Swine Flu update

24 04 2009

Some quick updates on the swine flu outbreak as of 12:00pm pdt 24 April:

The CDC is working with WHO and governments around the world to detect any early warning signs of a spread of the virus.

Because of rapid developments, some information put out by CDC and local or state health departments may be conflicting, so check twice before assuming what you’ve heard is accurate.

There are now eight confirmed cases in the U.S.  Although not confirmed, the figures out of Mexico are 800 infected and 60 dead.  The CDC is in talks with Mexican officials to possibly send a team to Mexico to investigate those cases.

This is NOT a pandemic and no one has suggested it is and there is no change to the pandemic threat level.

There are three identifiers one looks for when thinking about pandemics: is the virus new (if so, the public has little to no immunity), does it cause severe disease, and is it easily transmissible/sustainable in the population?  If those three conditions are met, then perhaps it has the potential to become pandemic.  But, no one knows at this time if this swine flu will fade out or keep spreading.

Cases have been identified in two states that do not border one another.  Authorities feel that containment is not likely because the outbreak is not in a focused, defined geographic area.

At this time, there are no special precautions being recommended to travelers to Mexico, California or Texas. 

So far, it appears that, of the 14 samples from Mexico that have been tested by the CDC, seven are the same as those found in the California and Texas cases.  The other seven of the 14 samples from Mexico came up negative.

There are 400 million crossings at the Mexico/U.S. border each year.  CDC says, if you’re sick, don’t travel.

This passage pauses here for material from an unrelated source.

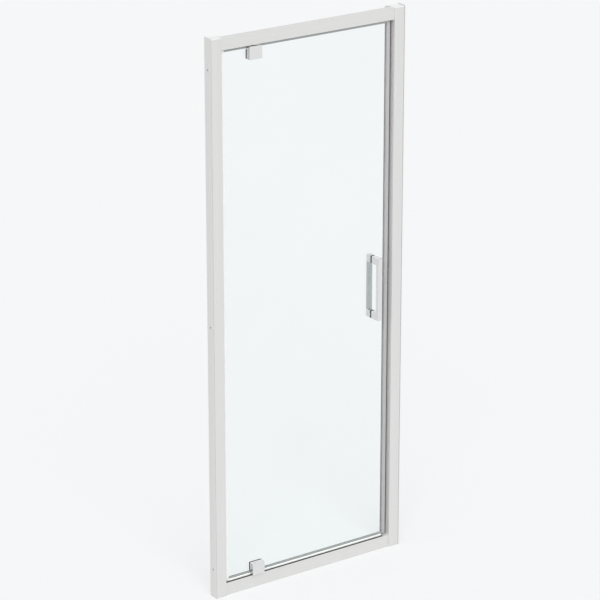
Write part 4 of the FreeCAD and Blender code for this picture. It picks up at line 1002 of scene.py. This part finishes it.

Swine Flu – Only the Beginning?

24 04 2009

Swine flu is back.

As of the morning of 24 April, 2009, there have been seven identified cases, five in California and two in Texas.  One person was hospitalized and most received medical care of some sort, but all are now fine.

The CDC  reports that the viruses recovered so far contain genetic bits of North American swine influenza viruses, North American avian influenza viruses, human influenza viruses and swine influenza viruses found in Asia and Europe.

This particular combination of the four viruses has never before been seen.

The U.S. isn’t the only place experiencing an outbreak of an unfamiliar virus.  Mexico City has had 800 people fall ill from a respiratory illness, with 57 deaths in the city and three more deaths from elsewhere in Mexico.  The CDC is examining viral samples from Mexico to determine if there’s a connection.

You don’t have to be in contact with a swine to get swine flu – you can get it from another person.  That person may have been infected by another person rather than a pig.

The CDC has not yet determined how this flu is getting around.  How did it jump from California to Texas?  Perhaps the answer lies in Mexico.

There is good news.  This version of swine flu is susceptible to oseltamivir and zanamivir, two influenza antiviral medications.

Although there’s no vaccine, there are things we can do to stop the spread of infection.  If you have a respiratory illness and a fever, stay home (but call your doctor).  Also, handwashing remains a key method of disease prevention, so wash often and wash thoroughly.